Прорисовывается даже схема, начинающаяся с использования компании-однодневки, без всякого стеснения ввозящей в Россию запрещенную еду, продолжающаяся реквизицией этой еды и оформлением акта о уничтожении (и, возможно, показательным уничтожением небольшой части) и заканчивающаяся поставкой в магазины и на рынки. Мы не можем утверждать, что эта схема реализуется на практике, но она придавала бы глубокий смысл распоряжению о уничтожении контрабандной еды, добавляя к числу бенефициаров антисанкций не только избранных бизнесменов, но и силовые органы. В этом свете по-другому выглядит и начинающийся раздел Федеральной таможенной службы более сильными силовыми структурами — ФСБ и МВД хотят быть поближе к таможне в условиях санкций.
Древняя китайская мудрость гласит: «Покажи союзникам гнев, и они поддержат тебя; убеди врагов, что твои действия продиктованы гневом, и они будут тебя недооценивать. Так ты используешь союзников, победишь врагов и достигнешь своих целей».

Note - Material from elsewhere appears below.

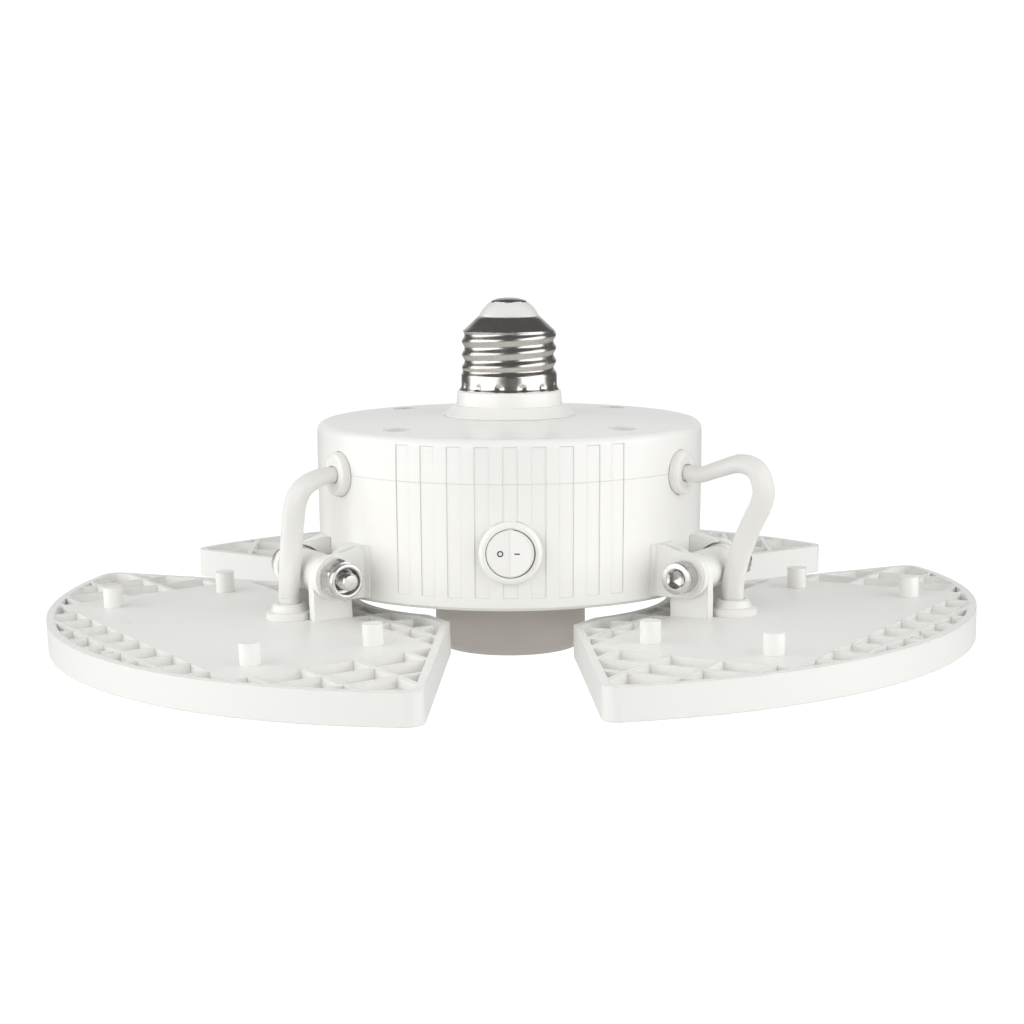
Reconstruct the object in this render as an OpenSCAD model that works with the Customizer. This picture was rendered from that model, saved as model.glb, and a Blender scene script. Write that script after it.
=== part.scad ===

Очевидно, что операция «антисанкции», причины которой равно сторонники и противники политики нынешней российской власти искали и ищут в эмоционально-идеологической сфере, слишком уж удачно для простой случайности оказала существенную поддержку дружественным власти бизнесменам, лояльным странам-сателлитам, наконец — силовым структурам: то есть всем существенным сторонникам и партнерам власти.
И вот что точно преподавалось в Высшей школе КГБ — так это политэкономия. Учебник политэкономии 1954 года гласит: «Основной экономический закон последней стадии капитализма заключается в обеспечении максимальной прибыли путем… разорения и обнищания большинства населения… наконец, путем милитаризации народного хозяйства».
Ну что ж, по крайней мере, в России уверенно строится капитализм в последней стадии — правда, в интерпретации советского учебника политэкономии, составленного во времена Сталина. С этой точки зрения «антисанкции» более чем логичны, и эмоции тут ни при чем.